Malone’s hiring in 2015 was redundant for a franchise that had just ditched Brian Shaw; both favor defense as the team’s focal point, and both prefer well-prepared, rarely improvised half-court sets on offense. (In Shaw’s 2013 introductory press conference, he said that though he did want to attack, “the ability to play in the half court and execute in the half court [...] is where you get judged on in the playoffs.” Twinsies!)

Both coaches also inherited teams built for speed, not for locking down for a full shot clock on defense. After Millsap returned, Malone complimented the big on “imploring” the rest of the team to be active on the defensive end. “It’s like music to my ears,” he said, “like a light shining through stormy clouds. Somebody actually talking about defense that is not a coach, I love that.”

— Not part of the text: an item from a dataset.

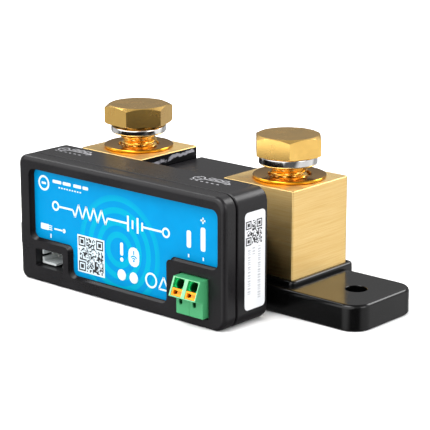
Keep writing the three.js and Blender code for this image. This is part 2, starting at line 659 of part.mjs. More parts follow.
function makePlug() {
  const profile = [
    [PLUG.back, PLUG.bottom], [PLUG.back, PLUG.top], [PLUG.brow, PLUG.top], [PLUG.noseY, PLUG.noseZ],
    [PLUG.lowerFace, PLUG.undercutZ], [PLUG.lowerFace, PLUG.bottom],
  ].reverse();
  let body = prismX(profile, [PLUG.left, PLUG.right]);
  for (let index = 0; index < PLUG.poles; index += 1) {
    const x = poleX(index);
    const leverHalf = POLE_WIDTH / 2 - PLUG.leverMargin;
    const slotHalf = leverHalf + PLUG.leverClearance;
    const leverSlot = prismX(leverOutline(PLUG.leverClearance), [x - slotHalf, x + slotHalf]);
    const entry = cylinderY(
      PLUG.entryRadius, [PLUG.noseY - 1, PLUG.brow + PLUG.entryDepth], x, PLUG.top - 2, SMALL_SEGMENTS,
    );
    const testHole = cylinderY(
      PLUG.testHoleRadius, [PLUG.noseY - 1, PLUG.lowerFace + 3],
      x + PLUG.testHoleOffset, PLUG.testHoleZ, 10,
    );
    const { halfWidth: clampHalf, bottom, top, wall, depth, room } = CLAMP;
    const roomHalf = clampHalf + room;
    const socket = box(
      [x - roomHalf, x + roomHalf], [PLUG.back - depth - 0.4, PLUG.back + 1],
      [bottom - room, top + room],
    );
    body = cut(body, leverSlot, entry, testHole, socket);
    addPart(
      `release_lever_${index + 1}`, prismX(leverOutline(0), [x - leverHalf, x + leverHalf]),
      MATERIALS.orangePlastic,
    );
    const boreHalf = clampHalf - wall;
    const clamp = cut(
      box([x - clampHalf, x + clampHalf], [PLUG.back - depth, PLUG.back - 0.4], [bottom, top]),
      box([x - boreHalf, x + boreHalf], [PLUG.back - depth - 1, PLUG.back + 1], [bottom + wall, top - wall]),
    );
    addPart(`contact_clamp_${index + 1}`, clamp, MATERIALS.tinned);
  }
  addPart('terminal_plug', body, MATERIALS.greenPlastic);
}

function makeHeader() {
  const boardSide = BOARD.front - FILM_GAP;
  const outerX = [PLUG.left - CLEARANCE - HEADER.wall, PLUG.right + CLEARANCE + HEADER.wall];
  const shellFront = COVER.front + COVER.frontWall + CLEARANCE;
  const outer = box(outerX, [shellFront, boardSide], [BOARD.bottom, HEADER.top]);
  const room = box(
    [PLUG.left - CLEARANCE, PLUG.right + CLEARANCE],
    [shellFront - 1, boardSide - HEADER.backWall], [0, HEADER.top + 1],
  );
  let header = cut(outer, room);
  for (let index = 0; index < PLUG.poles; index += 1) {
    const x = poleX(index);
    const half = HEADER.pinHalf;
    const holeHalf = half + 0.15;
    const hole = box(
      [x - holeHalf, x + holeHalf], [boardSide - 3, boardSide + 1],
      [HEADER.pinZ - holeHalf, HEADER.pinZ + holeHalf],
    );
    header = cut(header, hole);
    const pin = box(
      [x - half, x + half], [PLUG.back - HEADER.pinReach, boardSide],
      [HEADER.pinZ - half, HEADER.pinZ + half],
    );
    addPart(`header_pin_${index + 1}`, pin, MATERIALS.tinned);
  }
  addPart('terminal_header', header, MATERIALS.greenPlastic);
}

// ---- assembly ---------------------------------------------------------------------------------

makeBase();
makeBaseScrews();
SIDES.forEach(makeTerminalBlock);
makeResistorStrips();
SIDES.forEach(makeFlatWasher);
SIDES.forEach(makeSpringWasher);
SIDES.forEach(makeBolt);
makeMiddleCover();
makeRearHousing();
makeFrontCover();
makeLabels();
makeBoard();
makeBoardParts();
SIDES.forEach(makeSenseLinks);
makeDataPort();
makeHeader();
makePlug();

export default assembly;
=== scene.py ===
import json
import math
import random

import bmesh
import bpy
from mathutils import Matrix, Vector


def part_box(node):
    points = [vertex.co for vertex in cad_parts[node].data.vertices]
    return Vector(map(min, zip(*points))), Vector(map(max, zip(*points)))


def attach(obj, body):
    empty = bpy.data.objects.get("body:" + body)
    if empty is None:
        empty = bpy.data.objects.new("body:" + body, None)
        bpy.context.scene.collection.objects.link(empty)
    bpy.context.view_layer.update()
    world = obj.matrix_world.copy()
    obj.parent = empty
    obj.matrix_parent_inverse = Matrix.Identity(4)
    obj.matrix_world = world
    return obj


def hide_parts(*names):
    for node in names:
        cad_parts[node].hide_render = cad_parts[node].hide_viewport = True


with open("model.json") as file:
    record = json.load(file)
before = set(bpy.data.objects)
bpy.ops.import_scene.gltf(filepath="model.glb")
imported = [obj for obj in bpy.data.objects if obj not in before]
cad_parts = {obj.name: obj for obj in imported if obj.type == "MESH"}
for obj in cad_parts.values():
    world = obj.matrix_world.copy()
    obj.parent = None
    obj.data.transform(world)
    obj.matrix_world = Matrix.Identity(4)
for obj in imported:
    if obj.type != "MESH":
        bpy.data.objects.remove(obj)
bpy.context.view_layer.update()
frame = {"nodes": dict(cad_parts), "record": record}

# Shapes are drawn in millimetres and scaled to metres when they become pieces.
MM = 0.001
ROOT = "shunt_body"
QUARTER = math.pi / 2
scene = bpy.context.scene


# ---- places ----

def spans(node):
    """A CAD node's extent along X, Y and Z, as (low, high) pairs in millimetres."""
    low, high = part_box(node)
    return [(round(a / MM, 3), round(b / MM, 3)) for a, b in zip(low, high)]


def middle(pair):
    return round(sum(pair) / 2, 3)


def grown(pair, by):
    return (pair[0] - by, pair[1] + by)


def span(sign, low, high):
    """A span given for the battery side, mirrored in X for the load side."""
    return (low, high) if sign > 0 else (-high, -low)


SIDES = (("load", -1), ("battery", 1))
TRAY_X, TRAY_Y, TRAY_Z = spans("base_tray")
BLOCK_X, BLOCK_Y, BLOCK_Z = spans("battery_block")
ENCLOSURE_X, COVER_Y, COVER_Z = spans("front_cover")
MIDDLE_X, MIDDLE_Y, MIDDLE_Z = spans("middle_cover")
PLUG_X, PLUG_Y, PLUG_Z = spans("terminal_plug")
SOCKET_X, SOCKET_Y, SOCKET_Z = spans("data_socket")
LABEL_X, _, LABEL_Z = spans("front_label")
BOLT_X, BOLT_Y, _ = (middle(pair) for pair in spans("battery_flat_washer"))
POST_X, _, POST_Z = (middle(pair) for pair in spans("battery_sense_post"))
LENS_X = [middle(spans(f"light_pipe_{number}")[0]) for number in (1, 2)]
LENS_Z = middle(spans("light_pipe_1")[2])

# The pluggable terminal: its wire-entry slope rises from the nose back to the brow, as (y, z).
PLUG_MIDDLE = middle(PLUG_X)
BROW = (-35.0, PLUG_Z[1])
NOSE = (PLUG_Y[0], 7.8)
SLOPE_LENGTH = math.hypot(BROW[0] - NOSE[0], BROW[1] - NOSE[1])
UP_SLOPE = ((BROW[0] - NOSE[0]) / SLOPE_LENGTH, (BROW[1] - NOSE[1]) / SLOPE_LENGTH)
INTO_SLOPE = (UP_SLOPE[1], -UP_SLOPE[0])
POCKET_DEPTH = 0.8
POCKET_X = (24.25, 28.65)
POCKET_HALF = 1.65
POCKET_RISE = (0.3, 4.72)
TEST_HOLE_Z = (5.25, 7.4)
PLUG_FACE = -34.1


# ---- node recipes ----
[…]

Malone threw the playbook back in the window after the 33-year-old Millsap came back, calling more plays specifically for Millsap “in places he is most effective.” The downtempo shift was a sudden adjustment from autonomy; even Wednesday, as Jokic returned to his spirited, non-benchable self, Denver at times looked like a team that had forgotten how to walk after it had learned to run.